What you have to do
Will you give the material below again, every line exactly as it is?

Records shown
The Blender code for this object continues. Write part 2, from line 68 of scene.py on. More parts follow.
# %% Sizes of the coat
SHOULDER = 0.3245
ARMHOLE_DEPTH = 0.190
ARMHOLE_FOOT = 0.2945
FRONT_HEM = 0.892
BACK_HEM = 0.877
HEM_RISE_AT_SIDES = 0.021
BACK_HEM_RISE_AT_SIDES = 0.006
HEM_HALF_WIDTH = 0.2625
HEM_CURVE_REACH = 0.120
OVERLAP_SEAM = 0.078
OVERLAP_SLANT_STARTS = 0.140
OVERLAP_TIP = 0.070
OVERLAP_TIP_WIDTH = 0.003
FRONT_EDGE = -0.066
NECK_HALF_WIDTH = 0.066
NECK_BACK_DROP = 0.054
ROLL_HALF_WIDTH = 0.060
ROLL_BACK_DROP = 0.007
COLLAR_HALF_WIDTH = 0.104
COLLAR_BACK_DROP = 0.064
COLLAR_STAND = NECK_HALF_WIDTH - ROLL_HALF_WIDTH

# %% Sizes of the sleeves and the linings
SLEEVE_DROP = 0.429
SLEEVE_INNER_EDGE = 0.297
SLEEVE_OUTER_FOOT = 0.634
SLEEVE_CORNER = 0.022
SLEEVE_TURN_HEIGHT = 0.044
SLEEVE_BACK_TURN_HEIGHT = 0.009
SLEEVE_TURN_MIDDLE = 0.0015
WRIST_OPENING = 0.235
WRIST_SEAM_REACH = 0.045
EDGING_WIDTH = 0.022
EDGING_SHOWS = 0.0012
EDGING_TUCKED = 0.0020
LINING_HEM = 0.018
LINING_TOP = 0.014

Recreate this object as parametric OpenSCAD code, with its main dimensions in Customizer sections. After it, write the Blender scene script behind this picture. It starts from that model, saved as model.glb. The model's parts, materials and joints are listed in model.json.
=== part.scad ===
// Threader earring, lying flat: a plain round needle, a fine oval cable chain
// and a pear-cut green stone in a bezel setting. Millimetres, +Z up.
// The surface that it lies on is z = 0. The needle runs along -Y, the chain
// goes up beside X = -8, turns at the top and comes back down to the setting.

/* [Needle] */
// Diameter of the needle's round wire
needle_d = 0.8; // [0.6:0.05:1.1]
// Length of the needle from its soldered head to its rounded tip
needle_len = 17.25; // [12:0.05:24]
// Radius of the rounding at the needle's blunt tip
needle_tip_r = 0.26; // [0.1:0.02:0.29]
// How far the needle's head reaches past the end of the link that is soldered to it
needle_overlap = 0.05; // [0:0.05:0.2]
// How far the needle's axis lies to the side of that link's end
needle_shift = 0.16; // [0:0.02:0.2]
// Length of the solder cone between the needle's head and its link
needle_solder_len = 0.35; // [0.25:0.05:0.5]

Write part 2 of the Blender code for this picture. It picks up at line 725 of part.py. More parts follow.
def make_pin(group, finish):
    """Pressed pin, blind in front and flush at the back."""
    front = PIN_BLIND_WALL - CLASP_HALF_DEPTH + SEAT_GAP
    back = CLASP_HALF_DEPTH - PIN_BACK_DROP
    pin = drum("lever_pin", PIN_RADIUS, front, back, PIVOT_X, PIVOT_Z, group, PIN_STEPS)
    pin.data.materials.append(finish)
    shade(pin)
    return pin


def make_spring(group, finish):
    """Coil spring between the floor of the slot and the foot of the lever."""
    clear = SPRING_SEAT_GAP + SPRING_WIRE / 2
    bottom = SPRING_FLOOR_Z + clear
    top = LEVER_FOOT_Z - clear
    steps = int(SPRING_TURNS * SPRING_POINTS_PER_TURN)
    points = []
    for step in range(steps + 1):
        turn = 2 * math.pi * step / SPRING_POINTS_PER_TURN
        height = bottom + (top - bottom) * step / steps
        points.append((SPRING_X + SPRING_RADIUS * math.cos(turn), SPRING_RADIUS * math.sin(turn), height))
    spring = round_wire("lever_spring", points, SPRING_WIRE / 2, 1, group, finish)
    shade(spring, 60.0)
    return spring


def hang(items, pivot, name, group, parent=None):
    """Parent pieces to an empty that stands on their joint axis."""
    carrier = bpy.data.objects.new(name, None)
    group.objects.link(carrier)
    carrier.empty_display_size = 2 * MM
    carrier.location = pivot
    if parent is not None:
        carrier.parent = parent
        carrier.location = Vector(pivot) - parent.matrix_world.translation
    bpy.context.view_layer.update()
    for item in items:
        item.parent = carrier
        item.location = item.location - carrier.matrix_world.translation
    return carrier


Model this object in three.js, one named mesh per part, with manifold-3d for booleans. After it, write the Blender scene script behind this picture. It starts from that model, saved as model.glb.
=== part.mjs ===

Task response
The Blender code for this object continues. Write part 2, from line 68 of scene.py on. More parts follow.
# %% Sizes of the coat
SHOULDER = 0.3245
ARMHOLE_DEPTH = 0.190
ARMHOLE_FOOT = 0.2945
FRONT_HEM = 0.892
BACK_HEM = 0.877
HEM_RISE_AT_SIDES = 0.021
BACK_HEM_RISE_AT_SIDES = 0.006
HEM_HALF_WIDTH = 0.2625
HEM_CURVE_REACH = 0.120
OVERLAP_SEAM = 0.078
OVERLAP_SLANT_STARTS = 0.140
OVERLAP_TIP = 0.070
OVERLAP_TIP_WIDTH = 0.003
FRONT_EDGE = -0.066
NECK_HALF_WIDTH = 0.066
NECK_BACK_DROP = 0.054
ROLL_HALF_WIDTH = 0.060
ROLL_BACK_DROP = 0.007
COLLAR_HALF_WIDTH = 0.104
COLLAR_BACK_DROP = 0.064
COLLAR_STAND = NECK_HALF_WIDTH - ROLL_HALF_WIDTH

# %% Sizes of the sleeves and the linings
SLEEVE_DROP = 0.429
SLEEVE_INNER_EDGE = 0.297
SLEEVE_OUTER_FOOT = 0.634
SLEEVE_CORNER = 0.022
SLEEVE_TURN_HEIGHT = 0.044
SLEEVE_BACK_TURN_HEIGHT = 0.009
SLEEVE_TURN_MIDDLE = 0.0015
WRIST_OPENING = 0.235
WRIST_SEAM_REACH = 0.045
EDGING_WIDTH = 0.022
EDGING_SHOWS = 0.0012
EDGING_TUCKED = 0.0020
LINING_HEM = 0.018
LINING_TOP = 0.014

Recreate this object as parametric OpenSCAD code, with its main dimensions in Customizer sections. After it, write the Blender scene script behind this picture. It starts from that model, saved as model.glb. The model's parts, materials and joints are listed in model.json.
=== part.scad ===
// Threader earring, lying flat: a plain round needle, a fine oval cable chain
// and a pear-cut green stone in a bezel setting. Millimetres, +Z up.
// The surface that it lies on is z = 0. The needle runs along -Y, the chain
// goes up beside X = -8, turns at the top and comes back down to the setting.

/* [Needle] */
// Diameter of the needle's round wire
needle_d = 0.8; // [0.6:0.05:1.1]
// Length of the needle from its soldered head to its rounded tip
needle_len = 17.25; // [12:0.05:24]
// Radius of the rounding at the needle's blunt tip
needle_tip_r = 0.26; // [0.1:0.02:0.29]
// How far the needle's head reaches past the end of the link that is soldered to it
needle_overlap = 0.05; // [0:0.05:0.2]
// How far the needle's axis lies to the side of that link's end
needle_shift = 0.16; // [0:0.02:0.2]
// Length of the solder cone between the needle's head and its link
needle_solder_len = 0.35; // [0.25:0.05:0.5]

Write part 2 of the Blender code for this picture. It picks up at line 725 of part.py. More parts follow.
def make_pin(group, finish):
    """Pressed pin, blind in front and flush at the back."""
    front = PIN_BLIND_WALL - CLASP_HALF_DEPTH + SEAT_GAP
    back = CLASP_HALF_DEPTH - PIN_BACK_DROP
    pin = drum("lever_pin", PIN_RADIUS, front, back, PIVOT_X, PIVOT_Z, group, PIN_STEPS)
    pin.data.materials.append(finish)
    shade(pin)
    return pin


def make_spring(group, finish):
    """Coil spring between the floor of the slot and the foot of the lever."""
    clear = SPRING_SEAT_GAP + SPRING_WIRE / 2
    bottom = SPRING_FLOOR_Z + clear
    top = LEVER_FOOT_Z - clear
    steps = int(SPRING_TURNS * SPRING_POINTS_PER_TURN)
    points = []
    for step in range(steps + 1):
        turn = 2 * math.pi * step / SPRING_POINTS_PER_TURN
        height = bottom + (top - bottom) * step / steps
        points.append((SPRING_X + SPRING_RADIUS * math.cos(turn), SPRING_RADIUS * math.sin(turn), height))
    spring = round_wire("lever_spring", points, SPRING_WIRE / 2, 1, group, finish)
    shade(spring, 60.0)
    return spring


def hang(items, pivot, name, group, parent=None):
    """Parent pieces to an empty that stands on their joint axis."""
    carrier = bpy.data.objects.new(name, None)
    group.objects.link(carrier)
    carrier.empty_display_size = 2 * MM
    carrier.location = pivot
    if parent is not None:
        carrier.parent = parent
        carrier.location = Vector(pivot) - parent.matrix_world.translation
    bpy.context.view_layer.update()
    for item in items:
        item.parent = carrier
        item.location = item.location - carrier.matrix_world.translation
    return carrier


Model this object in three.js, one named mesh per part, with manifold-3d for booleans. After it, write the Blender scene script behind this picture. It starts from that model, saved as model.glb.
=== part.mjs ===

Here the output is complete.